Substance of Faith and Other Cotton Patch Sermons
This collection gathers sermons preached by Clarence Jordan at Koinonia Farm, the interracial Christian community he founded in rural Georgia in 1942. The sermons emerged from the crucible of the civil rights era, when Jordan and his community faced bombing, economic boycotts, and sustained hostility for their commitment to racial integration and economic justice. Jordan delivered these messages to a congregation that lived out radical discipleship in the face of violent opposition, speaking not as an abstract theologian but as a pastor whose community paid a concrete price for following Jesus.

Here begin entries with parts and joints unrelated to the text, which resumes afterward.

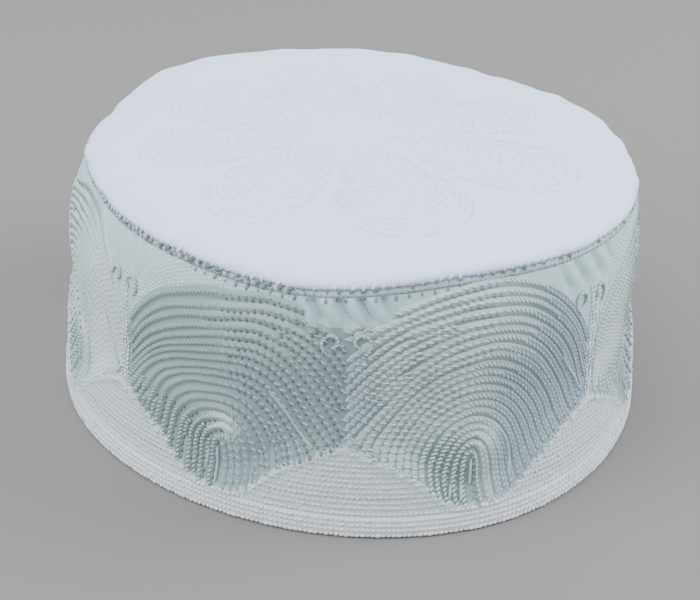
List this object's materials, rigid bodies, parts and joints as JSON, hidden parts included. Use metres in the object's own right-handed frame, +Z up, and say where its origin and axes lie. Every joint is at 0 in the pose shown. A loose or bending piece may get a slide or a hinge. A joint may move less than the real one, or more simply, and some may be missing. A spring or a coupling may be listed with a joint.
{
  "type": "embroidered prayer cap",
  "caption": "Low round-topped prayer cap, an open oval drum of stitched cloth with a flat padded crown and a folded hem, standing on its hem.",
  "frame": {"origin": "on the ground under the middle of the cap, in the plane of the hem's underside", "axes": "+X across the cap's shorter width, +Y along its longer width, +Z up from the hem to the crown"},
  "size_m": [0.1756, 0.1986, 0.0737],
  "materials": {
    "crown_cloth": "white padded cotton",
    "seam_thread": "overcast cotton thread",
    "band_cloth": "densely stitched pale cotton",
    "hem_cloth": "folded and quilted cotton"
  },
  "bodies": {
    "root": {"crown_panel": "crown_cloth", "crown_seam_welt": "seam_thread", "side_band": "band_cloth", "hem_fold": "hem_cloth"}
  },
  "joints": []
}
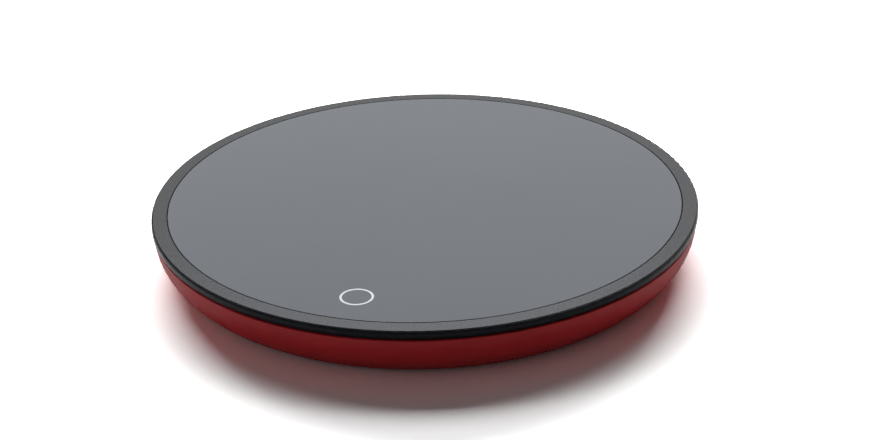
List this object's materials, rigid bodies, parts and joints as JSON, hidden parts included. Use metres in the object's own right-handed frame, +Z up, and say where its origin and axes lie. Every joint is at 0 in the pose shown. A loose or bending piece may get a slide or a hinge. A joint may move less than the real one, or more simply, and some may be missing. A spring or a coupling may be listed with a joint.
{
  "type": "electric mug warmer",
  "caption": "Slim round hot plate for a mug: glass top with a ring-shaped touch key, black bezel, red dish base and a USB-C inlet at the back.",
  "frame": {"origin": "on the table, at the centre of the disc, under the feet", "axes": "+Z up through the glass, -Y towards the front with the touch key, +Y towards the back with the inlet, +X to the right seen from the front"},
  "size_m": [0.12, 0.12, 0.013],
  "materials": {
    "grey_glass": "polished tempered glass, printed grey on its back",
    "white_enamel": "fired white print, satin",
    "bond_tape": "black acrylic foam tape",
    "black_plastic": "fine moulded grain",
    "black_rubber": "matt silicone",
    "red_shell": "satin red soft-touch lacquer",
    "foot_silicone": "matt silicone",
    "zinc_steel": "zinc plated",
    "thermal_gel": "soft silicone sheet",
    "pressed_aluminium": "pressed, satin",
    "amber_film": "amber polyimide",
    "etched_alloy": "etched nickel alloy foil",
    "fibre_felt": "needled ceramic fibre",
    "epoxy_bead": "dipped epoxy",
    "fuse_case": "plain metal case",
    "red_wire": "silicone insulation",
    "white_wire": "silicone insulation",
    "spring_steel": "bright drawn wire",
    "opal_plastic": "milky, light spreading",
    "led_resin": "clear resin",
    "board_laminate": "green solder mask",
    "chip_resin": "moulded black resin",
    "capacitor_ceramic": "fired ceramic",
    "connector_nylon": "natural nylon",
    "receptacle_steel": "nickel plated stamping"
  },
  "bodies": {
    "root": {"glass_panel": "grey_glass", "touch_ring_mark": "white_enamel", "glass_bond_ring": "bond_tape", "bezel_ring": "black_plastic", "bezel_seal": "black_rubber", "base_shell": "red_shell", "foot_pads": "foot_silicone", "case_screws": "zinc_steel", "thermal_pad": "thermal_gel", "heat_spreader": "pressed_aluminium", "heater_film": "amber_film", "heater_track": "etched_alloy", "insulation_pad": "fibre_felt", "clamp_plate": "zinc_steel", "clamp_screws": "zinc_steel", "thermistor_bead": "epoxy_bead", "thermal_fuse": "fuse_case", "fuse_clip": "zinc_steel", "heater_leads": "red_wire", "thermistor_leads": "white_wire", "power_leads": "red_wire", "touch_spring": "spring_steel", "light_guide": "opal_plastic", "status_leds": "led_resin", "control_board": "board_laminate", "board_screws": "zinc_steel", "microcontroller": "chip_resin", "voltage_regulator": "chip_resin", "power_mosfet": "chip_resin", "chip_capacitors": "capacitor_ceramic", "chip_resistors": "chip_resin", "heater_header": "connector_nylon", "heater_plug": "connector_nylon", "inlet_board": "board_laminate", "usb_receptacle_shell": "receptacle_steel", "usb_tongue": "chip_resin"}
  },
  "joints": []
}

Jordan's preaching weaves together his distinctive Cotton Patch translation work with practical theology born from communal experience. He renders familiar biblical passages in the vernacular of the American South, making Moses a sharecropper and transforming Jerusalem into Atlanta, not for shock value but to strip away the cultural distance that allows comfortable Christianity to evade the gospel's demands. His sermons on substance and faith, racial reconciliation, and economic sharing emerge directly from his community's attempts to live as the early church described in Acts. Jordan argues that authentic Christianity requires concrete embodiment rather than spiritual abstraction, that faith must take material form in how believers organize their common life, handle money, and cross racial boundaries.
These sermons have endured because Jordan successfully demonstrates how to preach prophetically without losing pastoral care, and how to translate biblical truth into contemporary idiom without domesticating its challenge. His homiletical approach influenced later preachers seeking to address social justice from the pulpit while maintaining evangelical commitment to biblical authority.
Pastors struggling to address social issues biblically should read this, along with anyone interested in seeing how radical discipleship shapes preaching. This collection is not for those seeking conventional sermon techniques or comfortable spiritual encouragement, but for readers willing to consider what gospel proclamation sounds like when the preacher's life matches his message.